======== Extracted entries

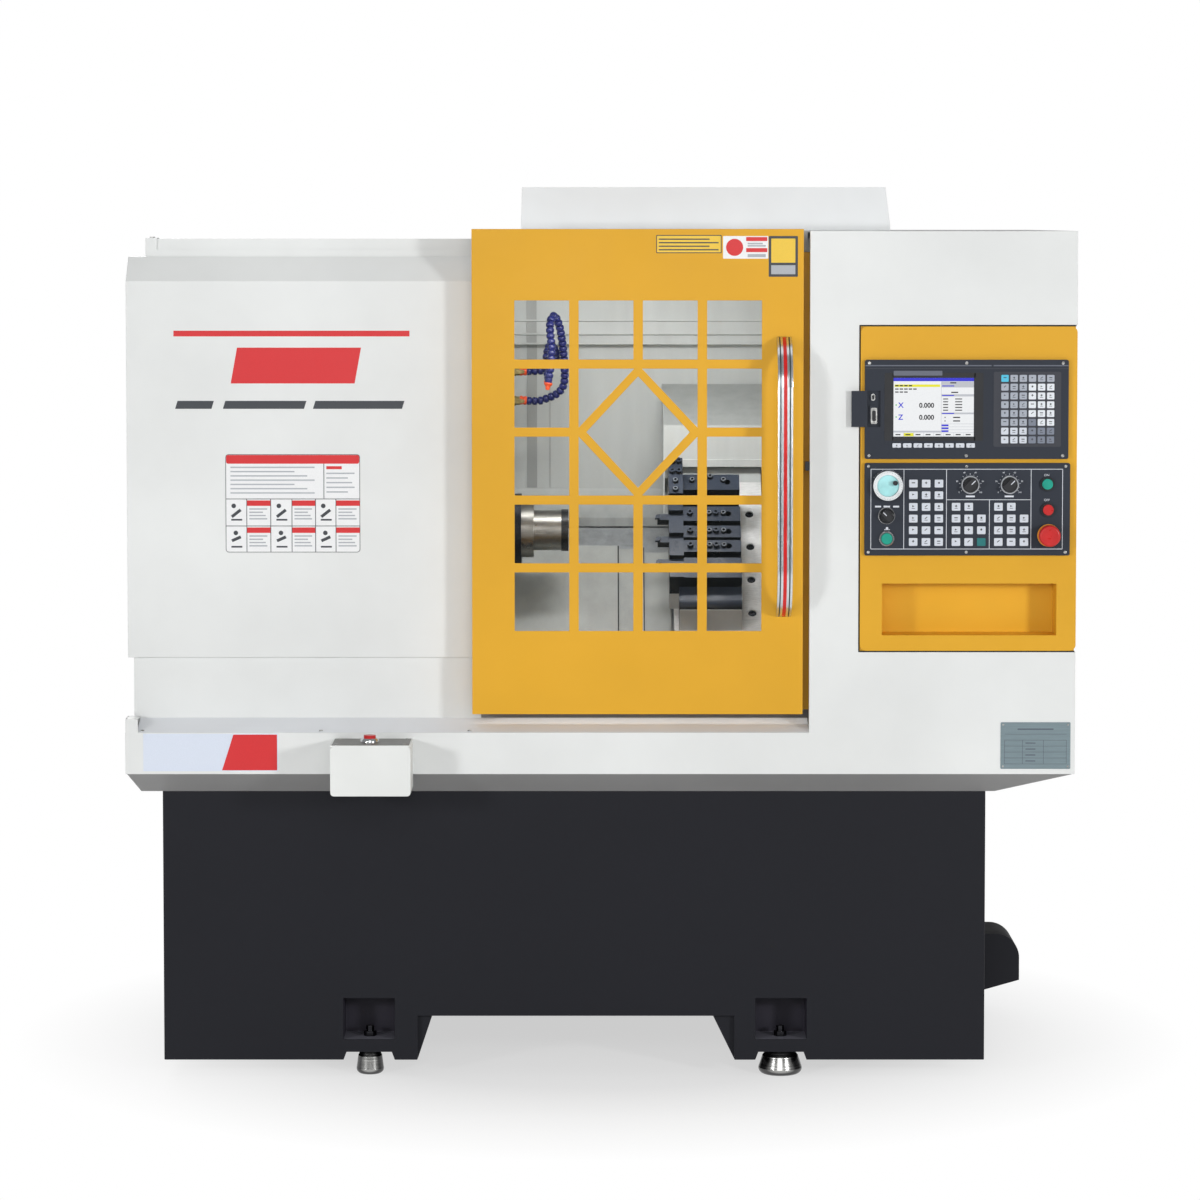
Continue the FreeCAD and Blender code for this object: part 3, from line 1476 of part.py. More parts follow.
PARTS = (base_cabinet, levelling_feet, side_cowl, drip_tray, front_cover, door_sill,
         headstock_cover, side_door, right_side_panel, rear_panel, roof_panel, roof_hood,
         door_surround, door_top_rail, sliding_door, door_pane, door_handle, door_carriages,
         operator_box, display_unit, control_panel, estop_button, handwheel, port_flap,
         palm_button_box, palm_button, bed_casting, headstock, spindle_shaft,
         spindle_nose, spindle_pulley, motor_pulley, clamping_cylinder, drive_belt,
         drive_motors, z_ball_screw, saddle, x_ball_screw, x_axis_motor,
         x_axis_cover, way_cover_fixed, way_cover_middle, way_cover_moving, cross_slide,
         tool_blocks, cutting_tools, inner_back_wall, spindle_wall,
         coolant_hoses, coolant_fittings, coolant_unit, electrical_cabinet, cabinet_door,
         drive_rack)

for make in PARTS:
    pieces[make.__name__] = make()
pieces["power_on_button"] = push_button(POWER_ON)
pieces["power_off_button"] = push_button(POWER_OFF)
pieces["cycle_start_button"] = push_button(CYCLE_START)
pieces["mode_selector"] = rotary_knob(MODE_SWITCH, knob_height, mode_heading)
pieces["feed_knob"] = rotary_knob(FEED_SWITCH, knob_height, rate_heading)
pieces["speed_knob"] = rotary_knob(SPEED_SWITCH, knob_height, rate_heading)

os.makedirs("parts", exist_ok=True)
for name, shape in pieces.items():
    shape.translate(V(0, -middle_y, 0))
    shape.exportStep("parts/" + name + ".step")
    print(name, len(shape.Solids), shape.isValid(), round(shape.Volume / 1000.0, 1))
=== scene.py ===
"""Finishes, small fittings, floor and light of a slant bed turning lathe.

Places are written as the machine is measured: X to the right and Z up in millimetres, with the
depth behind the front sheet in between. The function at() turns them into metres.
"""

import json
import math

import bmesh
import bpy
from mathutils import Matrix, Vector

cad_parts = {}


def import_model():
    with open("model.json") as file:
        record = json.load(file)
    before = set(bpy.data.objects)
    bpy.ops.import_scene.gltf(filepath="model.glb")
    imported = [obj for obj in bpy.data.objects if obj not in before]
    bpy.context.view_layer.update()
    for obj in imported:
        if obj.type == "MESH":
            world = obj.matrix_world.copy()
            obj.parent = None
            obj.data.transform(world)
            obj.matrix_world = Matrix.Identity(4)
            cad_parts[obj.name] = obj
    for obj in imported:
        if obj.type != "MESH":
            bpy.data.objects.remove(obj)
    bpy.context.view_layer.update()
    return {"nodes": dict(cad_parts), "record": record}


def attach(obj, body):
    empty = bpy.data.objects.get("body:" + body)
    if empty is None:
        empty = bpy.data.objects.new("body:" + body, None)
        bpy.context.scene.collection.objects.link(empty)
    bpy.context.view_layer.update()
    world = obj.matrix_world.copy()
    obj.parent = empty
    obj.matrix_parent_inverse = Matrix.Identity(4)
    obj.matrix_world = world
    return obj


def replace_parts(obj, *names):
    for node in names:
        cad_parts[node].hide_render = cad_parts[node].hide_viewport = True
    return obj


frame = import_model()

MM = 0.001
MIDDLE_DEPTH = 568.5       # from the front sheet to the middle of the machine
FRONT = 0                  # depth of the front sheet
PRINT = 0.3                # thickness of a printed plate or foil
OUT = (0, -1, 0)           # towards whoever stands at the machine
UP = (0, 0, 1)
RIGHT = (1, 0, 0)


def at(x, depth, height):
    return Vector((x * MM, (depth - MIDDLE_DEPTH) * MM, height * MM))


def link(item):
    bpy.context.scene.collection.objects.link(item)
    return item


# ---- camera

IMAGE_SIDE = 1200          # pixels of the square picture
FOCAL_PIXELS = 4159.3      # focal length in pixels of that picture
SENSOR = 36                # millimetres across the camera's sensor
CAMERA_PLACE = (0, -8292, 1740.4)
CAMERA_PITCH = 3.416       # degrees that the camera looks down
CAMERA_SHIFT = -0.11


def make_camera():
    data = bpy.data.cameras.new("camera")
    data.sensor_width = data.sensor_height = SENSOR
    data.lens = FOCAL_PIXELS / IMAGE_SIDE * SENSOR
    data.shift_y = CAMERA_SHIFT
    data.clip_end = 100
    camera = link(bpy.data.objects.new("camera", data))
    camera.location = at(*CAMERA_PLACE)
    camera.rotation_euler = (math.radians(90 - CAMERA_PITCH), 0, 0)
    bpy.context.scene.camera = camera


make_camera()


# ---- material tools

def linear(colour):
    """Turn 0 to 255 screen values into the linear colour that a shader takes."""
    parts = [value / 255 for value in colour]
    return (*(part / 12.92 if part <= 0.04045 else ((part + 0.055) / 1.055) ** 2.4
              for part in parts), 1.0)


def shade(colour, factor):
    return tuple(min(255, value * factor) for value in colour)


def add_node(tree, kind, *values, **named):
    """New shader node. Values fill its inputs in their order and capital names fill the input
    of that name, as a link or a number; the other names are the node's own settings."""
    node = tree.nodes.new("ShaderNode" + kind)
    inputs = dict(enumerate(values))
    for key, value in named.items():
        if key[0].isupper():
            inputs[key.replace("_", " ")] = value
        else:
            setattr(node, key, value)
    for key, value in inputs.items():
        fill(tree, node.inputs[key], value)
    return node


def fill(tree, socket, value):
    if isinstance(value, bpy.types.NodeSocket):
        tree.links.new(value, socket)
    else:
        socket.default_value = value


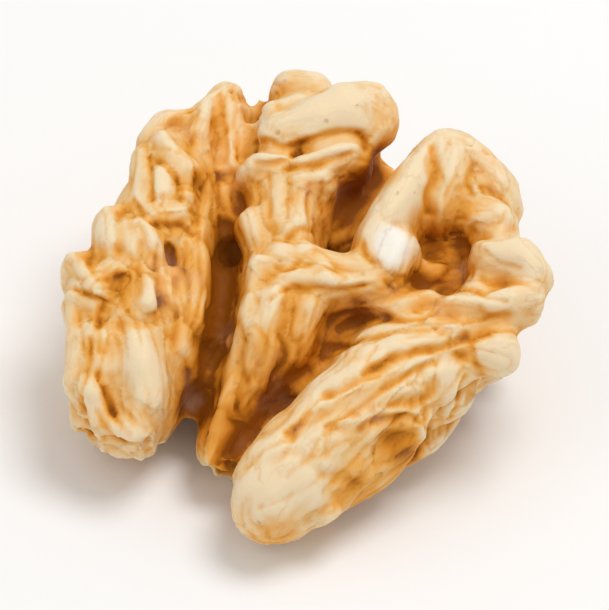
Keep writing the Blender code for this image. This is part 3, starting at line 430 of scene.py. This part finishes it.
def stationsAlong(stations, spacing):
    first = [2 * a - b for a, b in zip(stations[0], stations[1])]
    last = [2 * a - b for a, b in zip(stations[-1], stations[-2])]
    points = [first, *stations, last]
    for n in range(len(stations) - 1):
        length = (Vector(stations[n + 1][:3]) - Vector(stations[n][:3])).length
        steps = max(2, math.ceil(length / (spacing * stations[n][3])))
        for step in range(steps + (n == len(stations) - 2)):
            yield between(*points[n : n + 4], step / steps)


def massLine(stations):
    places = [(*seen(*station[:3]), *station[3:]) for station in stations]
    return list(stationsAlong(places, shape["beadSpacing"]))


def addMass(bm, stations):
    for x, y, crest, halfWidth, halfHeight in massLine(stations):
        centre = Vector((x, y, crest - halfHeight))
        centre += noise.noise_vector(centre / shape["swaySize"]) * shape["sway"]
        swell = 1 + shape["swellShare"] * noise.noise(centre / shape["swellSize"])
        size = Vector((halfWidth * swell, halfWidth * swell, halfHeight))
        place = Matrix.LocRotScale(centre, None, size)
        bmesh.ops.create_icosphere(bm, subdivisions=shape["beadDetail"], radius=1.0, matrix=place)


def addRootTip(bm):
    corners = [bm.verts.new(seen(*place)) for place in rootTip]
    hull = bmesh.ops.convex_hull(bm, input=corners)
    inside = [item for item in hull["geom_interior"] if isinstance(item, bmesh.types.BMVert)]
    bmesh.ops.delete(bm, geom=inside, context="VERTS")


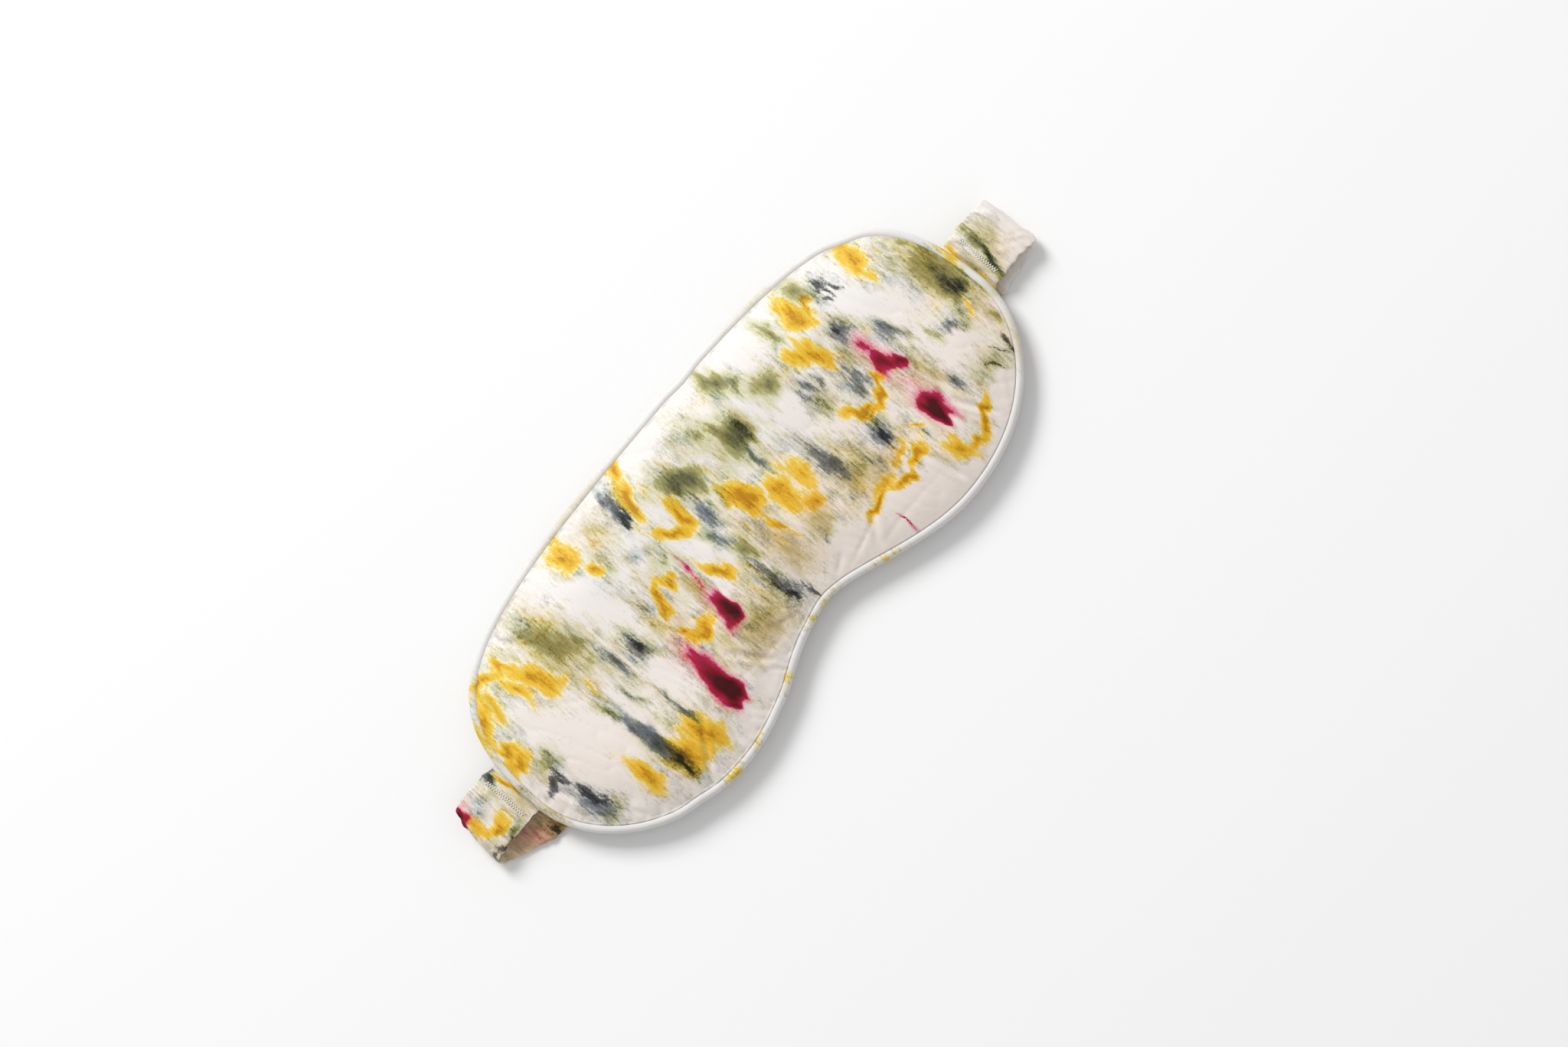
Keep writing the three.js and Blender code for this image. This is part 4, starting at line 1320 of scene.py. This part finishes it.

================

### What the task asks
Copy each line of the preceding data that contains the string "names".

### Reply to the exercise
def replace_parts(obj, *names):
    for node in names:
    """New shader node. Values fill its inputs in their order and capital names fill the input
    of that name, as a link or a number; the other names are the node's own settings."""